(Stored entries)
_____
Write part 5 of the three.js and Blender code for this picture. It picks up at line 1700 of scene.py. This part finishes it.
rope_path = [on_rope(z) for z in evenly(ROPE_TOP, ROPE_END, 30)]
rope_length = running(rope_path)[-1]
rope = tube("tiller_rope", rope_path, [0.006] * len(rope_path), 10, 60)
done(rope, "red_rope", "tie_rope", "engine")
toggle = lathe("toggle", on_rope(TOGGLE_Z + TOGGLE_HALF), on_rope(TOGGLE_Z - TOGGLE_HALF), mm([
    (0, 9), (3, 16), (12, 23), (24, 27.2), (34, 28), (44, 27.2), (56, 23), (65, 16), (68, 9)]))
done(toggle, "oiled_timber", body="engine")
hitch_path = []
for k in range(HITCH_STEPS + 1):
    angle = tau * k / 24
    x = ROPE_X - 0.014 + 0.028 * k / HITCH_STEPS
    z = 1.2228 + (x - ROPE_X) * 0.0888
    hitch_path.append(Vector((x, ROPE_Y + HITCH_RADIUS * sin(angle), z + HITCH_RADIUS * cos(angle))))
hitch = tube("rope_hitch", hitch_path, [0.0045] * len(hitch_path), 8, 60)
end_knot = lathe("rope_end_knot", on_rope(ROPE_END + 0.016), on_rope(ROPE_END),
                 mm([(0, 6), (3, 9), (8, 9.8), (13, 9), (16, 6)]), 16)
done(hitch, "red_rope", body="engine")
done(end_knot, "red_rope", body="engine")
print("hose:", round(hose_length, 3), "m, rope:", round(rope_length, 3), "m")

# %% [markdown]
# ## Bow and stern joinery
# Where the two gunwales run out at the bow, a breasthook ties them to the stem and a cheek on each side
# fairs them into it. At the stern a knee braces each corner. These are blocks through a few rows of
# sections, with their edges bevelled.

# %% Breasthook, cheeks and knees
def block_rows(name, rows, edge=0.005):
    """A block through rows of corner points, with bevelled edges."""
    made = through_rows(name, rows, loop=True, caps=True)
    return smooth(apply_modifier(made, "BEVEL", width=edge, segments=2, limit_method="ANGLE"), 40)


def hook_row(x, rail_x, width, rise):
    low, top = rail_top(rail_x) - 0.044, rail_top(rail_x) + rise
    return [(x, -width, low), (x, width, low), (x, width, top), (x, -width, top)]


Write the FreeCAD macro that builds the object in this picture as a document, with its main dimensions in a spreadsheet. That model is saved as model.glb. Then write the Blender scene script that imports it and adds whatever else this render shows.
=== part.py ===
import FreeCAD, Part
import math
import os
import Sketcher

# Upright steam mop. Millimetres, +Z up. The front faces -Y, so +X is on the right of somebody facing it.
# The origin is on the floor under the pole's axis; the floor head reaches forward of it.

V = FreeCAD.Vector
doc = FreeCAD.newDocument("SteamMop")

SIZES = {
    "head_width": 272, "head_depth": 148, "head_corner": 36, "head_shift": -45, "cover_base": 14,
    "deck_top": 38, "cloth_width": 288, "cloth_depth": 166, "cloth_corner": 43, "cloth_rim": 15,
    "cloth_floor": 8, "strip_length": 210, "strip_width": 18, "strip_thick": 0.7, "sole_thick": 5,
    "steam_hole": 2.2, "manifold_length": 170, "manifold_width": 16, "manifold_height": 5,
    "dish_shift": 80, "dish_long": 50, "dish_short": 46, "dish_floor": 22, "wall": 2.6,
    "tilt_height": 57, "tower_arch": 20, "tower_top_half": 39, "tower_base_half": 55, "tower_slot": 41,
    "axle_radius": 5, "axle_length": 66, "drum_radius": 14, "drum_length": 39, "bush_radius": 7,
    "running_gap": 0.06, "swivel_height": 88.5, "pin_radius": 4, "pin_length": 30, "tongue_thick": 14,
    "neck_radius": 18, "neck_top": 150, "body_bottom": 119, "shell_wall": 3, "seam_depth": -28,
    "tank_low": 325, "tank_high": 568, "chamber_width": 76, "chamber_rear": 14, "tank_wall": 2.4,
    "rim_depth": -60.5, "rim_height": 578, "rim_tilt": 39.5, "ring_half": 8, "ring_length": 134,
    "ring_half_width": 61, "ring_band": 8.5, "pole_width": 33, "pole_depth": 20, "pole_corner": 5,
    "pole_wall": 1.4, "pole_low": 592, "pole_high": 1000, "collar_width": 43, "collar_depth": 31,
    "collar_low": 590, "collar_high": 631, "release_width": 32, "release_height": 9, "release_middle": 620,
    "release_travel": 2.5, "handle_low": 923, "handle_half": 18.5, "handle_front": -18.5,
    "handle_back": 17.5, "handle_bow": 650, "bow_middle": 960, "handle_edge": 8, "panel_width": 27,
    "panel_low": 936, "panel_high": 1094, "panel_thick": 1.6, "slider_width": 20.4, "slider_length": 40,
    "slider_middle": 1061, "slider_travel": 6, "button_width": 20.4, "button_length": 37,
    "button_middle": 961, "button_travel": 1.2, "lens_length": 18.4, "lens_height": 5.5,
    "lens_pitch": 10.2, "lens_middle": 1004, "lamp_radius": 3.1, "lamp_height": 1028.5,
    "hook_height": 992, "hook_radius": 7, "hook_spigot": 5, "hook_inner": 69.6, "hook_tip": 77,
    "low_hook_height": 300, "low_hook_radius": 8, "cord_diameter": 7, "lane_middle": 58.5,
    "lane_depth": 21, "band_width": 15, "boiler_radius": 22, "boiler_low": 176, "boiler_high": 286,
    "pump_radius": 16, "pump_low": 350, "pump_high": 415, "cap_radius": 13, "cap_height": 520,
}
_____
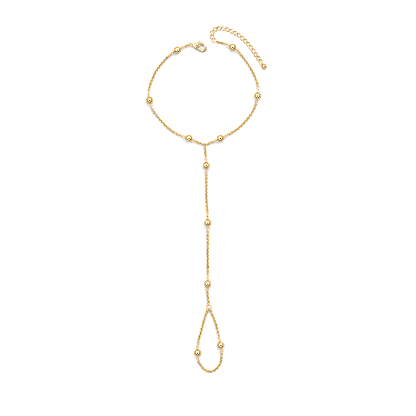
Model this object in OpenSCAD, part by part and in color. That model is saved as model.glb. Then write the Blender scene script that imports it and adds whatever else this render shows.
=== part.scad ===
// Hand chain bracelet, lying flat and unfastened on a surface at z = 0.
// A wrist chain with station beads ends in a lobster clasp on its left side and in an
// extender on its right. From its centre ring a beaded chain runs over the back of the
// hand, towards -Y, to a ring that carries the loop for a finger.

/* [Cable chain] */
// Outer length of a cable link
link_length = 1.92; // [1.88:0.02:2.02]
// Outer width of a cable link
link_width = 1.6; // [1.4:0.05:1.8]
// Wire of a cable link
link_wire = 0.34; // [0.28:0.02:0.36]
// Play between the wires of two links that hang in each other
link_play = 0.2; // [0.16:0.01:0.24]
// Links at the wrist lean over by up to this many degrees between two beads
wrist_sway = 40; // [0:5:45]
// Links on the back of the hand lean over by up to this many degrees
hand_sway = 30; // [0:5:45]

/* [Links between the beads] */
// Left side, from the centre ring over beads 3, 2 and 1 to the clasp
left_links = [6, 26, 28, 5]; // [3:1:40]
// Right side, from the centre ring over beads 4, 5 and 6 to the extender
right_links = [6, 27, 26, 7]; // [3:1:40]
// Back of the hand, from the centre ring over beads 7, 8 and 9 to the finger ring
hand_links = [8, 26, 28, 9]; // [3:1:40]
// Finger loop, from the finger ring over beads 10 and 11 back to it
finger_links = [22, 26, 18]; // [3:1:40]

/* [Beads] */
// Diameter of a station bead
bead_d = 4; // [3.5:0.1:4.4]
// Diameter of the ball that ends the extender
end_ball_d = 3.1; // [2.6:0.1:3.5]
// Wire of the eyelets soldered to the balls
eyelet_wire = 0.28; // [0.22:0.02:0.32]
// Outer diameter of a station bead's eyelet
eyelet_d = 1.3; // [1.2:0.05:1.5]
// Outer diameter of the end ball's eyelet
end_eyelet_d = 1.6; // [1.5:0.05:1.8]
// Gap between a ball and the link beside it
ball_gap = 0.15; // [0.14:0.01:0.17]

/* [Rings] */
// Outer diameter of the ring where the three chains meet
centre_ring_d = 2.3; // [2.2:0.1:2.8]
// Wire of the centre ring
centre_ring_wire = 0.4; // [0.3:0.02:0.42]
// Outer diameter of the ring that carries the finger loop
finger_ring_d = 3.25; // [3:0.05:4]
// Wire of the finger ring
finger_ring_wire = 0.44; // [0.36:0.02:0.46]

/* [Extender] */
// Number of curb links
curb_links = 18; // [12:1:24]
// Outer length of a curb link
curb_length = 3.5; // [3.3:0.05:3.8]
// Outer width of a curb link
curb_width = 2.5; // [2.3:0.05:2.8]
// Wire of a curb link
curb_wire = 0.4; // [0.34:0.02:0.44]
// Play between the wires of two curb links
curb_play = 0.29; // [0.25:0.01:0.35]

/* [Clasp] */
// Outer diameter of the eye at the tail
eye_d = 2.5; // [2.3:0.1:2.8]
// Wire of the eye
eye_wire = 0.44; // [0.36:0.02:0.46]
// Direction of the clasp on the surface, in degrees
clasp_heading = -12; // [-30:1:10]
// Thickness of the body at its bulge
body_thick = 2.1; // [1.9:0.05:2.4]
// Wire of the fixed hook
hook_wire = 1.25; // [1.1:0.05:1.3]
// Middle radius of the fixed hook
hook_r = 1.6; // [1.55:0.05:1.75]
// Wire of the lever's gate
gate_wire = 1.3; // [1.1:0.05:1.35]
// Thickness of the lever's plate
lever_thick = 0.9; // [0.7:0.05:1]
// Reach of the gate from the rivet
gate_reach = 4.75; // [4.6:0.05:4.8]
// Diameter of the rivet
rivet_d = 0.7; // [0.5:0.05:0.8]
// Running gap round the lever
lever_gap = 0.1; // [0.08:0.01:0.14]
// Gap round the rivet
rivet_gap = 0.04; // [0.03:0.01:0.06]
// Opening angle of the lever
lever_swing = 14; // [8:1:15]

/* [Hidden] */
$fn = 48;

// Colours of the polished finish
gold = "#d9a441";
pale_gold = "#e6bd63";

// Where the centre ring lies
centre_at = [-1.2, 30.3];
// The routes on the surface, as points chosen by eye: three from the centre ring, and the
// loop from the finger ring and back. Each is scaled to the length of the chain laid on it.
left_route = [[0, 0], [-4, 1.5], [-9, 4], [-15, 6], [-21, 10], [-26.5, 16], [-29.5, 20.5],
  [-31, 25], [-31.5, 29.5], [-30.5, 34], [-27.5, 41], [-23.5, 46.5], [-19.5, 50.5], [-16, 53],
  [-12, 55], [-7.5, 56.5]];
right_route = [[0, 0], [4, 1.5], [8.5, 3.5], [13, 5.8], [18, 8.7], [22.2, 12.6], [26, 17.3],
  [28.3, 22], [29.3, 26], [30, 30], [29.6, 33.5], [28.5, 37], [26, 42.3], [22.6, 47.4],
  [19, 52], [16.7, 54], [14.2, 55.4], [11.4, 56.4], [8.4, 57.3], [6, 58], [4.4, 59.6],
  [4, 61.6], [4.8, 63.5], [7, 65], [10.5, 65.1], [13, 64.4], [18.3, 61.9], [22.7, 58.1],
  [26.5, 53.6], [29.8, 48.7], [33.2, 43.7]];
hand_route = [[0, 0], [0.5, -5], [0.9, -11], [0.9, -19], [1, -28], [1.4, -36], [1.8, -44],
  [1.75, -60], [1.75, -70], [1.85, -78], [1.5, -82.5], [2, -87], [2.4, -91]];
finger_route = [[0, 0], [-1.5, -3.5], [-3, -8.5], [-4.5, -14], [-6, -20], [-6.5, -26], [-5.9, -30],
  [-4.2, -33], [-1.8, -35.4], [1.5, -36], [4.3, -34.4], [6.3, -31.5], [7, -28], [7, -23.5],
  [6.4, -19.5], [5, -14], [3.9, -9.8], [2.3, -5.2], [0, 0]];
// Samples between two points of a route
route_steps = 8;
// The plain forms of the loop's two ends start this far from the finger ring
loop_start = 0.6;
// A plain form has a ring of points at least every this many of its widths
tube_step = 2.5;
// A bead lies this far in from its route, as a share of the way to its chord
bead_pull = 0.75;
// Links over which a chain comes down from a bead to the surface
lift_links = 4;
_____
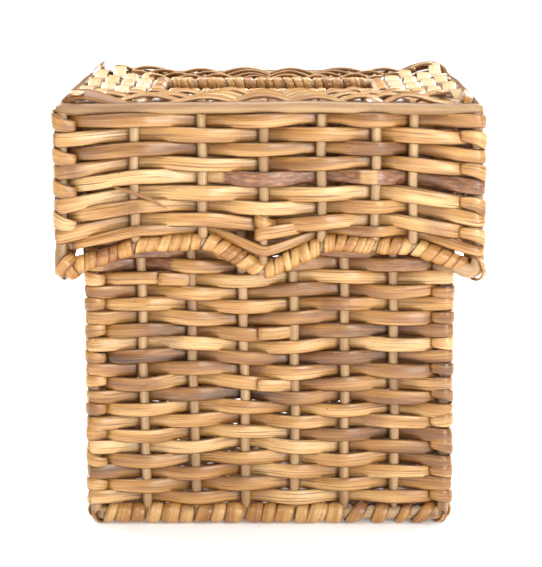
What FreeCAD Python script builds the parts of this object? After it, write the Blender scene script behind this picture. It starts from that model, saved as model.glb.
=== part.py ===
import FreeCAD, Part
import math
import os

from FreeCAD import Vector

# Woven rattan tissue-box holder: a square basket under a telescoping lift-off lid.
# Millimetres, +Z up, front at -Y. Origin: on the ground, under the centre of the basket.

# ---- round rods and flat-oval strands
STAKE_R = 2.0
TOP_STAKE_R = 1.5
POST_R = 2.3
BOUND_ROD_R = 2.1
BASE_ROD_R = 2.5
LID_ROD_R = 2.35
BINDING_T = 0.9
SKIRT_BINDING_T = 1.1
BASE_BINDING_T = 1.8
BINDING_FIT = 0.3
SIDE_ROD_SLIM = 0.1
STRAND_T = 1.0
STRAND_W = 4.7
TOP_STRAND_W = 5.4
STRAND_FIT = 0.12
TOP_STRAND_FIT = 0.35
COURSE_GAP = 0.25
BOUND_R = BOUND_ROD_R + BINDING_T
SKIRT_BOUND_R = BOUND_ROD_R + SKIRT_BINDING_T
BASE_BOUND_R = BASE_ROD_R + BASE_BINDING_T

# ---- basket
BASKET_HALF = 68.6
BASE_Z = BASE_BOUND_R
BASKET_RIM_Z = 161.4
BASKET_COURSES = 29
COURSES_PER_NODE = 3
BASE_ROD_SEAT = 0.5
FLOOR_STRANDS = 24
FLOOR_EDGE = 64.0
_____
Task prompt
Repeat exactly the lines running from the one with "What FreeCAD Python" through the one with "# Millimetres, +Z", both included.

Result
What FreeCAD Python script builds the parts of this object? After it, write the Blender scene script behind this picture. It starts from that model, saved as model.glb.
=== part.py ===
import FreeCAD, Part
import math
import os

from FreeCAD import Vector

# Woven rattan tissue-box holder: a square basket under a telescoping lift-off lid.
# Millimetres, +Z up, front at -Y. Origin: on the ground, under the centre of the basket.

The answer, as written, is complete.